Include in the output exactly the lines from the opening of the data through the line containing "from FreeCAD import", and nothing more.
#### Collected data ####
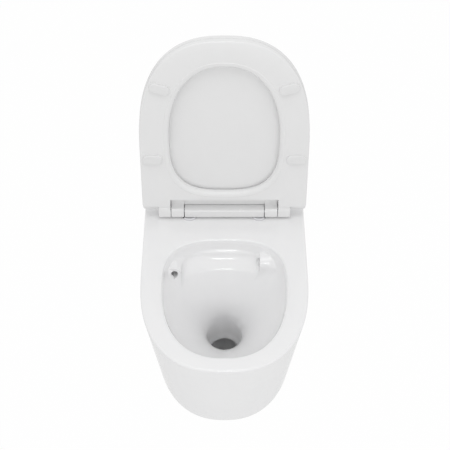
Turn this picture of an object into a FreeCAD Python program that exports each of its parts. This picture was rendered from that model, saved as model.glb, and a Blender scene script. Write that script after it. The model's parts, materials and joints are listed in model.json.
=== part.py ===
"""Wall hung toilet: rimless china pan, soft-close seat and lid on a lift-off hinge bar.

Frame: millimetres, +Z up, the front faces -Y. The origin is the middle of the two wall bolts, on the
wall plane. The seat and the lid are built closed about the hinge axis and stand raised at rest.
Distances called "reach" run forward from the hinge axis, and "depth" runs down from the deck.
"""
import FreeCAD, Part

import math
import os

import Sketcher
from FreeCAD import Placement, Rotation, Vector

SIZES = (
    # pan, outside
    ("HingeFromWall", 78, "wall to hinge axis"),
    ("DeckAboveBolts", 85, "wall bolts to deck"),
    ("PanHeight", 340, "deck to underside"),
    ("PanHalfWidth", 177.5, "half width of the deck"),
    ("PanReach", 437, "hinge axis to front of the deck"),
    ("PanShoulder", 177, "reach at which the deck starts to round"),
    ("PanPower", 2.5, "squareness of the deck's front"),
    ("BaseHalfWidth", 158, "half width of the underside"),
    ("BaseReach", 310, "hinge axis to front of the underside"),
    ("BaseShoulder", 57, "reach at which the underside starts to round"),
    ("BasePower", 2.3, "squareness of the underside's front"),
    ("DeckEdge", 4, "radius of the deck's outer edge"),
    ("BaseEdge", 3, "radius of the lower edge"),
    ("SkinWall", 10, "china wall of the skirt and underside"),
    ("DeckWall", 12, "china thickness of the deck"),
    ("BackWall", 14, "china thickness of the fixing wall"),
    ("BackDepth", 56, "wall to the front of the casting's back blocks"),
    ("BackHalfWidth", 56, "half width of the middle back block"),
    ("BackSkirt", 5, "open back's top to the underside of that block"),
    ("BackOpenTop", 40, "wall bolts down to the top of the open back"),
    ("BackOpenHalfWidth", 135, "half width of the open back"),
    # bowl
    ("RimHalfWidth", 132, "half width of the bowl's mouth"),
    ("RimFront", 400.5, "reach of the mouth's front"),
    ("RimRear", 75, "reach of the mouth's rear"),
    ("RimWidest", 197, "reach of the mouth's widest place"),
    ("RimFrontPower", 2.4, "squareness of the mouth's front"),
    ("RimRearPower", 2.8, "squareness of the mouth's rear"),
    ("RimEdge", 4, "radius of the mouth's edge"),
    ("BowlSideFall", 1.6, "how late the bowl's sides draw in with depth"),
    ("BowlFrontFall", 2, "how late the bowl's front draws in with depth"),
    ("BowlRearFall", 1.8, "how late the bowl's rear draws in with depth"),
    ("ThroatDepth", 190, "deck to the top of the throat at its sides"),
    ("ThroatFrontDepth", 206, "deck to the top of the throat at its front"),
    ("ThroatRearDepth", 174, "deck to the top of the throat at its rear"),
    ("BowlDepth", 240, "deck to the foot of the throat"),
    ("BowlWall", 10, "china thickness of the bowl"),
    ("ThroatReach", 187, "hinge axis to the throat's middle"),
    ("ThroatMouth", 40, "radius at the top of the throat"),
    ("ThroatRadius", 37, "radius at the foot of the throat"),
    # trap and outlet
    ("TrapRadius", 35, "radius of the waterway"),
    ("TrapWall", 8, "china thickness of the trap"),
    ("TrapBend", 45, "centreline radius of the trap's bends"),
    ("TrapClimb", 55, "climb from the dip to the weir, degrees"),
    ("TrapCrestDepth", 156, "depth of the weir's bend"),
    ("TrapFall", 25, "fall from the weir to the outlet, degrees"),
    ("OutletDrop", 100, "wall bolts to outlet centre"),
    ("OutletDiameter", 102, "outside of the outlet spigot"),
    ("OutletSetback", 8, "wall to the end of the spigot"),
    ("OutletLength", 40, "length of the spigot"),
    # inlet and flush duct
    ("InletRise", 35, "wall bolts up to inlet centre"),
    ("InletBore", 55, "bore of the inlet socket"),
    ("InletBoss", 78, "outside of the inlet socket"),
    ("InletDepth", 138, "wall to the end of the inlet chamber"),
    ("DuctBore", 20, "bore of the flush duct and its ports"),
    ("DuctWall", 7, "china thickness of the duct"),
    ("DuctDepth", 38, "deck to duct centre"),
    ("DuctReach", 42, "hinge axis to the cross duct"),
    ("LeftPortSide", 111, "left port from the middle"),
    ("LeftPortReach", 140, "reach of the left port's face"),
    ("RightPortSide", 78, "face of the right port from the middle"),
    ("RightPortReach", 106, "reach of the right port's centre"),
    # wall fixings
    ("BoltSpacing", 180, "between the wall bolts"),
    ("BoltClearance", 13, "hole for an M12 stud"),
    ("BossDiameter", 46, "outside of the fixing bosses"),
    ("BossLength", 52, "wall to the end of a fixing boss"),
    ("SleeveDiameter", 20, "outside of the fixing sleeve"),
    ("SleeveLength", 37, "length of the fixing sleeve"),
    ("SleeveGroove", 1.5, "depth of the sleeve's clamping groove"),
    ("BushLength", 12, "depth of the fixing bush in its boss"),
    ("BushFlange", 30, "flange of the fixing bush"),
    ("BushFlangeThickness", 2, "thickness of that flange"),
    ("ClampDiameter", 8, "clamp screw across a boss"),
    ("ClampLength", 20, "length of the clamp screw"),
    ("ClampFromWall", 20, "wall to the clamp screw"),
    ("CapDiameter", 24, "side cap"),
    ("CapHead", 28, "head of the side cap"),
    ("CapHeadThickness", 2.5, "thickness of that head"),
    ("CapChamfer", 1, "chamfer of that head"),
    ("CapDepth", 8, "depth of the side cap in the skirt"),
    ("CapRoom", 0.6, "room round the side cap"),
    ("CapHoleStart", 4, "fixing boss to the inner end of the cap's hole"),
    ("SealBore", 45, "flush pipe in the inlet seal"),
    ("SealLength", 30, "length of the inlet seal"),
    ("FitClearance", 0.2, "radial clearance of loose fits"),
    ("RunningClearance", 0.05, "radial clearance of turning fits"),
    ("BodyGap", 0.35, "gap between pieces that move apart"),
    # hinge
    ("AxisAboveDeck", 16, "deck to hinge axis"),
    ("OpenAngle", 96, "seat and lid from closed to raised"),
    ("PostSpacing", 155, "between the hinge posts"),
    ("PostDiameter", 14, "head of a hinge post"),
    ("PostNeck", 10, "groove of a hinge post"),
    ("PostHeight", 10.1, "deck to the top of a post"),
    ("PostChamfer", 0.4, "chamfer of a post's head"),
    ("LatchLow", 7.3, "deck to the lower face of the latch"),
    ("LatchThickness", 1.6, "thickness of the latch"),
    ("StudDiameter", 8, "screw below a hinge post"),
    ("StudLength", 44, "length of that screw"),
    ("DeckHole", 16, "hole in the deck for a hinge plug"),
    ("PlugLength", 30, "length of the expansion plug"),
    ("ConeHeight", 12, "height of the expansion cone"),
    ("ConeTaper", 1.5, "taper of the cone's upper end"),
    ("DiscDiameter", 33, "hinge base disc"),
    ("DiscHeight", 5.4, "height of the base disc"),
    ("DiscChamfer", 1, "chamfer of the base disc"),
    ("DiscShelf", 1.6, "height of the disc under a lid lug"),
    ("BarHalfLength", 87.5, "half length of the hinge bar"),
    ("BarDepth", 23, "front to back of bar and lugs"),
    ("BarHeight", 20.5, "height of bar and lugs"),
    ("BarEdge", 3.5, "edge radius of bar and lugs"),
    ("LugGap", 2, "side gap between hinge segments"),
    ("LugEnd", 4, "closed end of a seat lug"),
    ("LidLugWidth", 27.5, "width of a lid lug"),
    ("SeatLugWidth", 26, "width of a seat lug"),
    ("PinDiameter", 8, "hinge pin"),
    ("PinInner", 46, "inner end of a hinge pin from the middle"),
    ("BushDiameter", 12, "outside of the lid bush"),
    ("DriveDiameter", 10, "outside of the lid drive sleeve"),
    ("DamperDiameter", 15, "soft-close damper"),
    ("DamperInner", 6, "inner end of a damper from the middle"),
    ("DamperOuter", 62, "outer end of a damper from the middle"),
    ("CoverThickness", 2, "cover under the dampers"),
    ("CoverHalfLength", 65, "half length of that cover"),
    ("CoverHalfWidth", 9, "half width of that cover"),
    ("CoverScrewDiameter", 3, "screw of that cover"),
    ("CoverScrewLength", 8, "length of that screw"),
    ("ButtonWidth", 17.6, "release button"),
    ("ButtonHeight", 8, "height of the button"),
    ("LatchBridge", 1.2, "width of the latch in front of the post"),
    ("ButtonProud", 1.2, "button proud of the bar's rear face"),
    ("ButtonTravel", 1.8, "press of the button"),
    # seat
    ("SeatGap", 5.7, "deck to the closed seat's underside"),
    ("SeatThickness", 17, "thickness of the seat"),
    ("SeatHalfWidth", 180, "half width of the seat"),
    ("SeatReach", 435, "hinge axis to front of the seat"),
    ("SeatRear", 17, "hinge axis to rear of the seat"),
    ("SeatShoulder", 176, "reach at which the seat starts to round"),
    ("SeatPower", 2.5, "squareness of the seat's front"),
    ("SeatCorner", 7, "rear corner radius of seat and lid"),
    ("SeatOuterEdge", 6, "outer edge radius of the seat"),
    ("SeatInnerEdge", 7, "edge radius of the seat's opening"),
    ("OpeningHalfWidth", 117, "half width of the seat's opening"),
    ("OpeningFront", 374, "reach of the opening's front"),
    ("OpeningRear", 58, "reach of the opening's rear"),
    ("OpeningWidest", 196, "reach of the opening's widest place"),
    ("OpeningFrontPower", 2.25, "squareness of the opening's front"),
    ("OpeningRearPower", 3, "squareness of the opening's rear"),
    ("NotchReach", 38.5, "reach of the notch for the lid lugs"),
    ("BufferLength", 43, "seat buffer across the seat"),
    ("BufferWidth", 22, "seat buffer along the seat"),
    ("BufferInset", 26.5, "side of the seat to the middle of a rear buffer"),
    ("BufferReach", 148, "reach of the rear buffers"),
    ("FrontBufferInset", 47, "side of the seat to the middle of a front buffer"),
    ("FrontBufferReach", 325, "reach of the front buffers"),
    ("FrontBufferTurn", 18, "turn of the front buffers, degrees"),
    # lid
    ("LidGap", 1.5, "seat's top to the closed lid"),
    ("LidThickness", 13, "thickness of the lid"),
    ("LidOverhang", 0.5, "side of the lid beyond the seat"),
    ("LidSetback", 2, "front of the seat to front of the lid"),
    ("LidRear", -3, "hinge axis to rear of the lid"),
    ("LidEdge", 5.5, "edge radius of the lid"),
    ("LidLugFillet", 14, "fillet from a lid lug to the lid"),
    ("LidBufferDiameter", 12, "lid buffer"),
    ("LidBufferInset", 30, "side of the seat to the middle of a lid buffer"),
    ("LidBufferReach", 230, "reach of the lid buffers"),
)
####
Complete answer
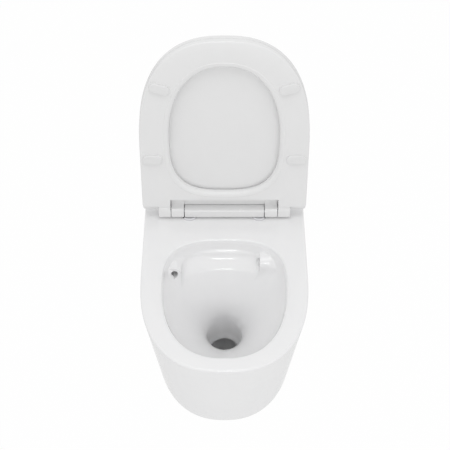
Turn this picture of an object into a FreeCAD Python program that exports each of its parts. This picture was rendered from that model, saved as model.glb, and a Blender scene script. Write that script after it. The model's parts, materials and joints are listed in model.json.
=== part.py ===
"""Wall hung toilet: rimless china pan, soft-close seat and lid on a lift-off hinge bar.

Frame: millimetres, +Z up, the front faces -Y. The origin is the middle of the two wall bolts, on the
wall plane. The seat and the lid are built closed about the hinge axis and stand raised at rest.
Distances called "reach" run forward from the hinge axis, and "depth" runs down from the deck.
"""
import FreeCAD, Part

import math
import os

import Sketcher
from FreeCAD import Placement, Rotation, Vector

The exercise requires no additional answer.